Na mesma noite, o desembargador foi até a casa do senador Randolfe Rodrigues (Rede-AP), com quem conversou abertamente sobre o caso. Segundo Rodrigues disse depois, Kassio explicou que o curso rápido que teria feito na Espanha, seis anos atrás, teria sido definido como “postgrado”, tipo de especialização sem paralelo com a pós-graduação nos moldes brasileiros.

“No entender dele, é uma compreensão que não é correta, de ser pós-graduação. O que ele disse e está realmente no currículo é que fez um ‘postgrado’, em espanhol”.

Mero erro de tradução?

Segundo o senador Randolfe Rodrigues, que ouviu as explicações de Kassio, ele nunca tratou o curso que fez na Espanha como se fosse uma pós graduação.
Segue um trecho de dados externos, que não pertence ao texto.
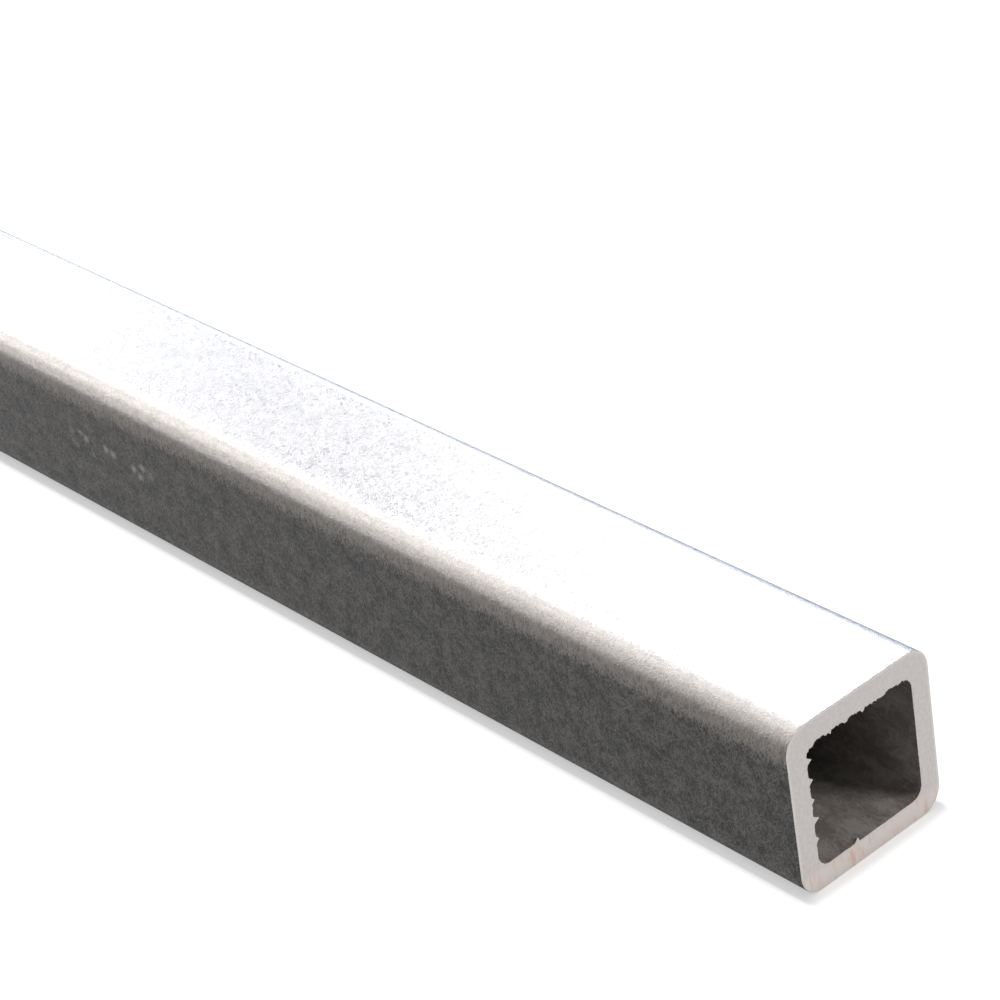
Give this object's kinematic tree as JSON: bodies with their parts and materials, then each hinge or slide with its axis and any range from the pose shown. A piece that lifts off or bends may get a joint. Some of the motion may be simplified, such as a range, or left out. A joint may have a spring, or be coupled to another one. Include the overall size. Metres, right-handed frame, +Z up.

De fato, no currículo de Marques publicado no site do Tribunal Regional Federal da Primeira Região (TRF 1), onde é desembargador desde 2011, consta que ele fez curso de “Postgrado” em “Contratación Pública”, pela Universidad de La Coruña. Não está escrito pós-graduação.

O site do TRF 1 não traduziu o termo, nem ele em momento algum disse que se tratava de uma pós-graduação.

Espanto

Às vésperas, porém, da sabatina e da votação pelo Senado que aprovará ou não seu nome, ficará a polêmica. Na avaliação do cientista político e analista legislativo do Senado Alexandre Ramalho, o caso provoca espanto. A seu ver, integrantes do Palácio do Planalto e assessores do próprio magistrado, que é desembargador e deve estar habituado a revisar seus votos, deveriam ter avaliado o material que foi divulgado a seu respeito como grade curricular previamente e ter feito de imediato a retificação. “Por parte do Planalto, porque já viveu um escândalo com o ex-ministro, Carlos Alberto Decotelli, por motivo parecido, a falta de atenção é pior ainda”, afirmou Ramalho.

Em relação à situação de Decotelli, ele teve uma pós-graduação mencionada no seu currículo negada pela universidade. Argumentou, na época, que apresentou todos os trabalhos e que a negativa se deu porque ainda não tinha ido buscar o título final.

Mesmo assim, apesar de nomeado, não assumiu o ministério.

Kassio Nunes Marques é um magistrado elogiado pelos pares como produtivo, com bom conhecimento jurídico e equilibrado. Mas teve seu nome criticado quando foi mencionado para o STF pela pouca idade, por não ter passado ainda por nenhum tribunal superior e pelo fato de, justamente, não ser grande detentor de cargos acadêmicos como os demais integrantes do colegiado do Supremo.

Agora, com esse debate sobre o seu currículo, ele tem mais motivos para intensificar o contato com os senadores e convencê-los a ser aprovado na sabatina.

Sabe-se que o Senado, tradicionalmente, não costuma rejeitar um nome indicado para o STF, mas costuma apresentar perguntas muito rígidas e constrangedoras para ver como o candidato vai reagir e de que forma programática irá responder.

É isso o que se espera da sabatina de Kassio no próximo dia 21. “Hoje, posso dizer que o nome dele tende mais para ser aprovado. Mas podemos dizer que será nitroglicerina pura”, disse um ministro do TST.